Among many honors, in 1999, Do received the Sky Dunlap Lifetime Achievement Award from the Orange County Press Club. In 2003, he received the Asian American Journalists Association's Lifetime Achievement Award. Do has also been recognized with an Ethics in Business Award from the Chamber of Commerce in the city of Westminster, home to Little Saigon. Throughout the years, he has also received dozens of citations given in thanks for personal and newspaper donations to community projects, scholarships, internships and to fund fine arts and performing arts programs.

In 2005, a $30,000 Yen Do Scholarly Research Grant was launched at California State University, Fullerton, to foster faculty research into the Vietnamese and Southeast Asian communities.

In 2006, the $25,000 Yen Do Vietnam Fellowship was established at the University of Southern California to fund research and publication of original immigrant stories written by students following an internship at Do's paper.

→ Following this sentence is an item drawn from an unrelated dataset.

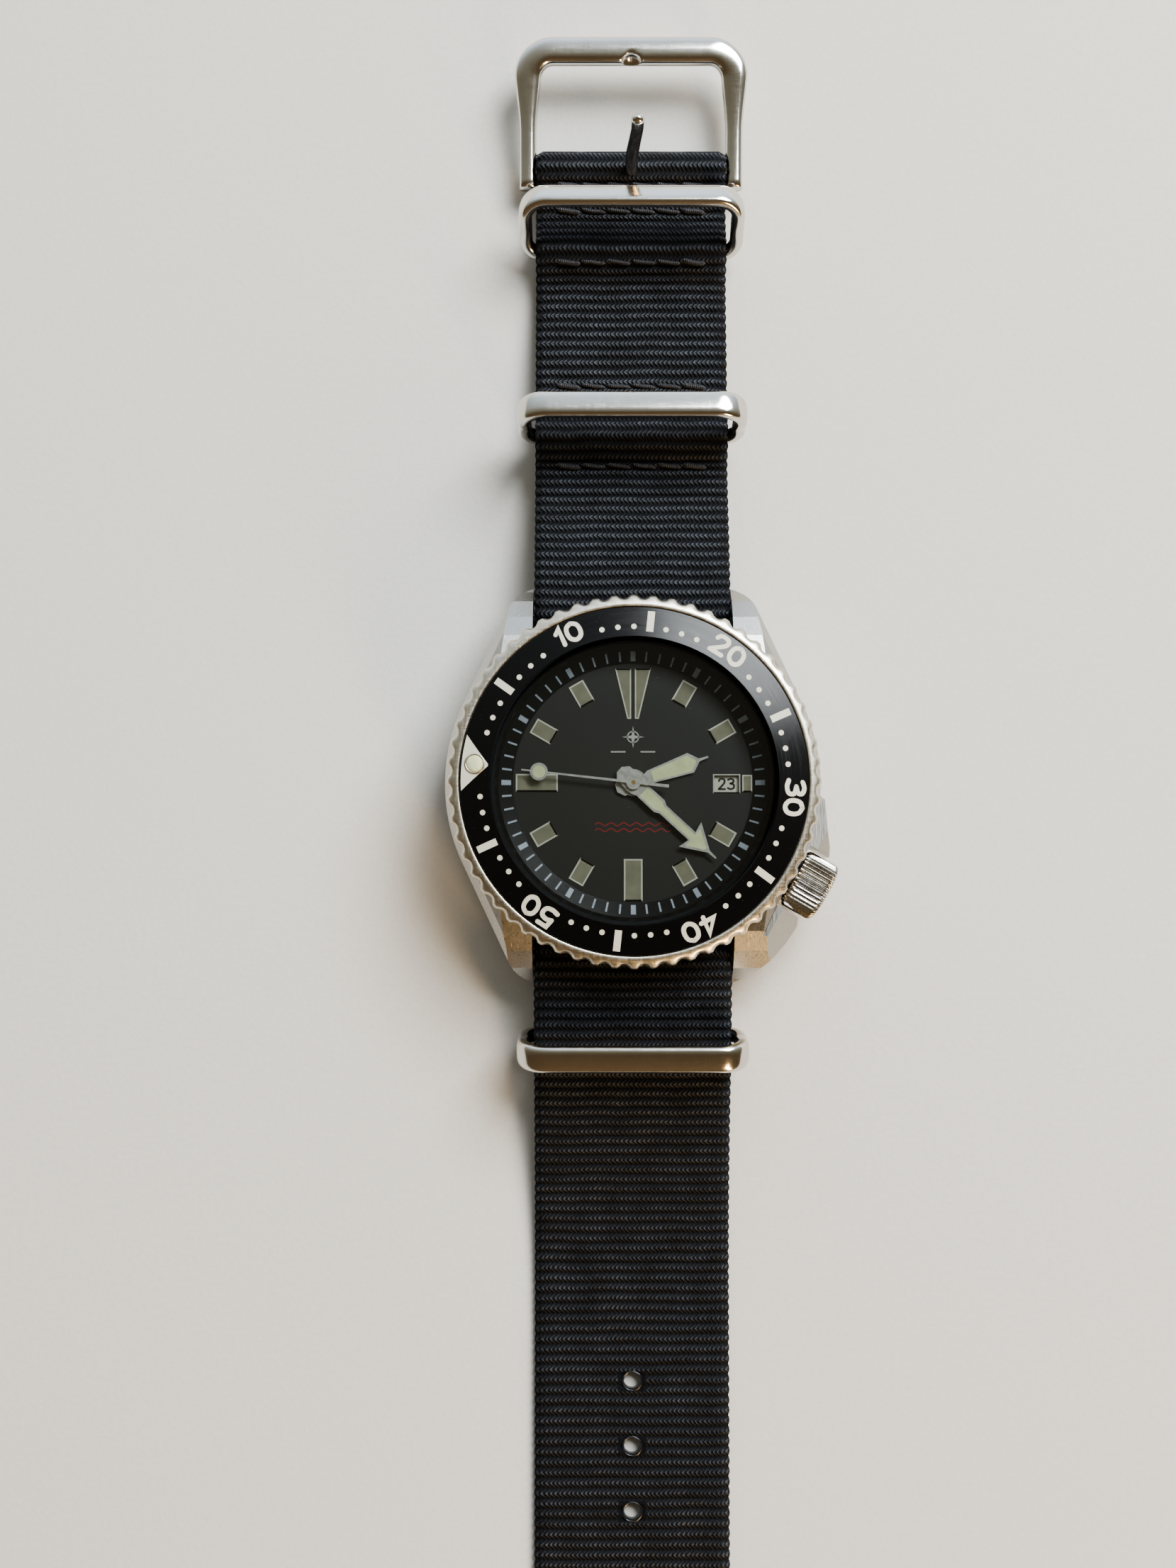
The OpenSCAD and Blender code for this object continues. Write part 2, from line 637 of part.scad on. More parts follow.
module balance_wheel() color("gold")
    at(balance_at, 0) {
        translate([0, 0, 6]) ring(balance_r, balance_r - 0.55, 0.3);
        for (a = [0, 60, 120]) rotate([0, 0, a])
            translate([0.2 - balance_r, -0.15, 6]) cube([2 * balance_r - 0.4, 0.3, 0.15]);
        translate([0, 0, 6.5]) cylinder(r = 0.8, h = 0.14, $fn = 48);
        pivots(bridge_z + 0.15, plate_z + 0.45);
        pivots(5.7, 7.1, 0.22);
    }

// Half-disc oscillating weight on its bearing.
module rotor() color("silver")
    difference() {
        union() {
            translate([0, 0, rotor_z]) intersection() {
                ring(13.3, 10, 1);
                translate([-20, -20, -1]) cube([40, 20, 5]);
            }
            translate([0, 0, rotor_z + 0.7]) intersection() {
                cylinder(r = 10.2, h = 0.3);
                translate([-20, -20, -1]) cube([40, 20, 5]);
            }
            translate([0, 0, 4.1]) cylinder(r = 2.2, h = 0.85, $fn = 48);
        }
        cylinder(r = 0.9 + tube_play, h = 10, $fn = 48);
        for (a = [-140, -90, -40]) rotate([0, 0, a]) translate([6.2, 0, 0]) cylinder(r = 1.6, h = 10, $fn = 48);
    }

module date_ring() color("gainsboro")
    translate([0, 0, 8.8]) ring(12.7, 8.7, 0.25);

// ---------------------------------------------------------------- strap

// Smooths a path of [y, z] points with k points between each two, as a Catmull-Rom curve.
function curve(p, k = 4) =
    let (n = len(p))
    [for (i = [0 : n - 2], j = [0 : (i == n - 2 ? k : k - 1)])
        let (a = p[max(i - 1, 0)], b = p[i], c = p[i + 1], d = p[min(i + 2, n - 1)], t = j / k)
        0.5 * (2 * b + (c - a) * t + (2 * a - 5 * b + 4 * c - d) * t * t
               + (3 * b - a - 3 * c + d) * t * t * t)];
function normal_at(p, i) =
    let (d = p[min(i + 1, len(p) - 1)] - p[max(i - 1, 0)]) [-d[1], d[0]] / norm(d);
function thick_line(p, t) =
    concat([for (i = [0 : len(p) - 1]) p[i] + normal_at(p, i) * t / 2],
           [for (i = [len(p) - 1 : -1 : 0]) p[i] - normal_at(p, i) * t / 2]);

// A length of webbing along a [y, z] path.
module webbing(path, w = strap_w) {
    translate([-w / 2, 0, 0]) rotate([90, 0, 90]) linear_extrude(w) polygon(thick_line(path, strap_t));
}

half_t = strap_t / 2;
wrap_r = bar_r + slack + half_t;
low_z = half_t;                   // middle of a layer that lies on the surface
mid_z = strap_t + slack + half_t; // middle of the layer above it
turn_up_r = 1.95;                 // bend where the strap turns up past the case back

// Under the case back and up past each spring bar, as far as the top of the bar.
function wrap_side() =
    concat(arc([bar_y - wrap_r - turn_up_r, mid_z + turn_up_r], turn_up_r, -90, 0, 6),
           arc([bar_y, bar_z], wrap_r, 180, 118, 5));

module strap_under_case() color("black")
    webbing(concat([for (i = [len(wrap_side()) - 1 : -1 : 0]) [-wrap_side()[i][0], wrap_side()[i][1]]],
                   wrap_side()));

// Short end, from the spring bar to the bend between the keepers, with the fold-back below it.
module strap_short_a() color("black") {
    webbing(concat(arc([bar_y, bar_z], wrap_r, 94, 82, 2),
                   curve([[21, 7.42], [25, 6.6], [30, 5.2], [36.4, 3.45], [38.4, 4.35], [40.3, 5.1],
                          [42.2, 4.35], [44.6, 3.45], [fold_y - 0.55, 2.95]])));
    webbing([[35.2, mid_z], [46.8, mid_z], [fold_y - 0.7, 1.35]]);
}

// From the bend round the buckle's bar and back.
module strap_short_b() color("black")
    difference() {
        webbing(concat(curve([[fold_y + 0.7, 2.85], [55, 2.25], [58.6, 2.1], [60.3, 2.85], [62.3, 3.9],
                              [64.4, 2.95], [66.4, 2.3], [69.5, 3.2], [buckle_y - 0.6, 4.2]]),
                       arc([buckle_y, buckle_z], buckle_bar_r + slack + half_t, 80, -80, 10),
                       [[69.6, 0.72], [60, 0.7], [54, 0.72], [fold_y + 0.8, 1.05]]));
        translate([-1.4, 69.9, -1]) cube([2.8, 6, 8]);
    }

module strap_tail_a() color("black")
    webbing(concat([for (p = arc([bar_y, bar_z], wrap_r, 94, 82, 2)) [-p[0], p[1]]],
                   curve([[-21, 7.42], [-25, 6.9], [-30, 5.9], [-36, 4.1], [tail_folds[0] + 0.35, 2.5]])));

module strap_tail_b() color("black")
    webbing(curve([[tail_folds[0] - 0.35, 2.4], [-48, 1.35], [-54, 0.8], [-60, low_z],
                   [tail_folds[1] + 0.35, low_z]]));

module hole_row() {
    for (i = [0 : holes - 1]) translate([0, -first_hole_y - i * hole_pitch, -1])
        cylinder(r = hole_r, h = 8, $fn = 32);
}

module strap_tail_c() color("black")
    difference() {
        webbing([[tail_folds[1] - 0.35, low_z], [tail_folds[2] + 0.35, low_z]]);
        hole_row();
    }

module strap_tail_d() color("black")
    difference() {
        linear_extrude(strap_t)
            polygon(concat([[strap_w / 2, tail_folds[2] - 0.35], [-strap_w / 2, tail_folds[2] - 0.35]],
                           [for (q = arc([0, 0], 1, 180, 360, 16))
                               [strap_w / 2 * q[0], -tip_y + 9 + 9 * q[1]]]));
        hole_row();
    }

module under_strip_case() color("black")
    webbing([[-17.2, low_z], [17.2, low_z]]);

module under_strip_short() color("black")
    webbing([[21.7, low_z], [46.5, low_z]]);

// Runs to the tail's keeper, round its lower bar and back on itself.
module under_strip_tail() color("black")
    webbing(concat([[-21.7, low_z], [-26, low_z]],
                   arc(keeper_3, keeper_r + slack + half_t, -90, -270, 10),
                   curve([[-26.6, 3.3], [-25, 2.2], [-23.4, mid_z]])));

// ---------------------------------------------------------------- keepers and buckle

// A bent ring standing on its round lower bar, with a flat front bar above.
module keeper(p, lean) color("silver")
    translate([0, p[0], p[1]]) rotate([lean, 0, 0]) {
        translate([-ring_w / 2 + 1.4, 0, 0]) rotate([0, 90, 0]) cylinder(r = keeper_r, h = ring_w - 2.8);
        difference() {
            rotate([90, 0, 0]) translate([0, 0, -keeper_band / 2]) linear_extrude(keeper_band)
                difference() {
                    union() {
                        translate([-ring_w / 2, 0]) square([ring_w, keeper_h - 1.4]);
                        translate([-ring_w / 2 + 2.2, -0.8]) square([ring_w - 4.4, keeper_h + 1.6]);
                        for (s = [-1, 1]) {
                            translate([s * (ring_w / 2 - 2.2), keeper_h - 1.4]) circle(r = 2.2);
                            translate([s * (ring_w / 2 - 1.6), 0.8]) circle(r = 1.6);
                        }
                    }
                    translate([-ring_w / 2 + 1.6, -3]) square([ring_w - 3.2, keeper_h + 2.2]);
                }
            for (s = [-1, 1]) translate([-30, s * 4.8 - 4, -4]) cube([60, 8, keeper_h * 0.55 + 4]);
        }
    }

module keeper_buckle() keeper(keeper_1, -lean_1);

module keeper_middle() keeper(keeper_2, -lean_2);

module keeper_tail() keeper(keeper_3, lean_3);

front_y = 86.8;
front_corner = 3.4;

// Arched frame: two arms that rise from the bar to a broad front bar.
module buckle_frame() color("silver")
    difference() {
        intersection() {
            linear_extrude(12) difference() {
                union() {
                    translate([-ring_w / 2, 69.8]) square([ring_w, front_y - front_corner - 69.8]);
                    translate([-ring_w / 2 + front_corner, 80])
                        square([ring_w - 2 * front_corner, front_y - 80]);
                    for (s = [-1, 1]) translate([s * (ring_w / 2 - front_corner), front_y - front_corner])
                        circle(r = front_corner);
                }
                translate([-arm_in, 60]) square([2 * arm_in, front_y - 65.5]);
                translate([-arm_in + 2, 60]) square([2 * arm_in - 4, front_y - 63.5]);
                for (s = [-1, 1]) translate([s * (arm_in - 2), front_y - 5.5]) circle(r = 2);
            }
            translate([-20, 0, 0]) rotate([90, 0, 90]) linear_extrude(40)
                polygon(concat([[69.8, 1.35]], curve([[73, 1.5], [78, 2.7], [82.8, 3.75], [87.2, 4.4]]),
                               curve([[87, 6.5], [82.8, 6.2], [78, 5.4], [73, 4.2]]),
                               [[70.4, 3.95], [69.8, 3.3]]));
        }
        translate([0, front_y - 3.6, 6.6]) sphere(r = 1.3, $fn = 32);
        translate([-ring_w / 2 + 0.7, buckle_y, buckle_z]) rotate([0, 90, 0])
            cylinder(r = 0.5, h = ring_w - 1.4);
    }

module buckle_bar() color("silver")
    translate([0, buckle_y, buckle_z]) rotate([0, 90, 0]) {
        translate([0, 0, -arm_in + 0.1]) cylinder(r = buckle_bar_r, h = 2 * arm_in - 0.2);
        translate([0, 0, -ring_w / 2 + 0.8]) cylinder(r = 0.45, h = ring_w - 1.6);
    }

// Wire tongue looped round the bar, its point raised off the frame.
module buckle_tongue() color("silver")
    translate([0, buckle_y, buckle_z]) rotate([tongue_raised, 0, 0]) {
        translate([-0.9, 0, 0]) rotate([0, 90, 0]) ring(1.65, buckle_bar_r + tube_play, 1.8);
        rotate([90, 0, 90]) translate([0, 0, -0.75]) linear_extrude(1.5)
            difference() {
                polygon(thick_line(curve([[0.9, 1], [3, 1.3], [6, 1.6], [9, 2.3], [12.2, 3.1]]), 1.1));
                circle(r = buckle_bar_r + tube_play);
            }
    }

// ---------------------------------------------------------------- what is drawn

mid_case();
crown_tube();
case_back();
case_back_gasket();
crystal();
crystal_gasket();
chapter_ring();
dial();
hour_markers();
movement_ring();
main_plate();
train_bridge();
balance_cock();
jewels();
bridge_screws();
hairspring();
click_spring();
spring_bars();
bezel();
bezel_insert();
bezel_pearl();
clutch_wheel();
crown();
stem();
crown_gasket();
hour_wheel();
hour_hand();
hour_hand_lume();
cannon_pinion();
centre_wheel();
minute_hand();
minute_hand_lume();
fourth_wheel();
second_hand();
second_hand_lume();
minute_wheel();
third_wheel();
escape_wheel();
barrel();
mainspring();
pallet_fork();
balance_wheel();
rotor();
date_ring();
strap_under_case();
strap_short_a();
strap_short_b();
strap_tail_a();
strap_tail_b();
strap_tail_c();
strap_tail_d();
under_strip_case();
under_strip_short();
under_strip_tail();
keeper_buckle();
keeper_middle();
keeper_tail();
buckle_frame();
buckle_bar();
buckle_tongue();
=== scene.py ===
"""The looks of the dive watch: webbing, polished steel, printed dial and bezel, and the studio."""

import json
import math

import bpy
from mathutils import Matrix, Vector, noise


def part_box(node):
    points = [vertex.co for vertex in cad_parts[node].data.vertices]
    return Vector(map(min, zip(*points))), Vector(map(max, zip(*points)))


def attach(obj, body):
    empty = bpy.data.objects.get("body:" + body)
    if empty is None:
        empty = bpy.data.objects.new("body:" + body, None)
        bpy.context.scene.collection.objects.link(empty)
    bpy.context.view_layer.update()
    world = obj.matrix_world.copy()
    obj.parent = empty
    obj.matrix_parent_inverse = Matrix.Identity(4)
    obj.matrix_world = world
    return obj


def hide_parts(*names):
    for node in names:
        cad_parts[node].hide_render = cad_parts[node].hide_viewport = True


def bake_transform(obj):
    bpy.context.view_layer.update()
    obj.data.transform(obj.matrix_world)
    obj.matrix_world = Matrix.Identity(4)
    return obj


MM = 0.001  # lengths below are in millimetres, and meshes in metres

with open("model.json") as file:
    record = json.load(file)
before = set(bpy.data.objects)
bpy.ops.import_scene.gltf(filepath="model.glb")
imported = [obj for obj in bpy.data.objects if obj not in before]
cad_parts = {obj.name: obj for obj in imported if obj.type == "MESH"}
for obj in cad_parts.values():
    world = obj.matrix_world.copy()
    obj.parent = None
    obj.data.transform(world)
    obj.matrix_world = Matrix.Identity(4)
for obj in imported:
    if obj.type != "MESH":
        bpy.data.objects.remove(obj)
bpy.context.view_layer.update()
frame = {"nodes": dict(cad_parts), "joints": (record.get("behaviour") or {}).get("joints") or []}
joints = {j["name"]: j for j in frame["joints"]}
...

On August 17, 2006, Do died in Orange County, California, due to complications from diabetes and kidney failure. He was 65. More than 3,000 people attended his viewing and funeral services held over four days, with President George W. Bush and California Governor Arnold Schwarzenegger sending published condolences. The California Legislature adjourned in Do's honor, along with the City Council in his hometown of Garden Grove. In 2008, the world's only museum of news, the Newseum located in Washington, DC, dedicated a permanent exhibit to Do and his lifelong work.

Do is survived by his wife of 42 years, Loan; his daughter Anh, her husband and their daughter; his daughter Dao, her husband and their son; his only son Tung; and his daughter Lin. Anh carries on her Dad's legacy as a journalist. Dao is a lawyer licensed to practice before the U.S. Supreme Court in Washington, DC. Tung serves the Federal Government. Lin works in real estate.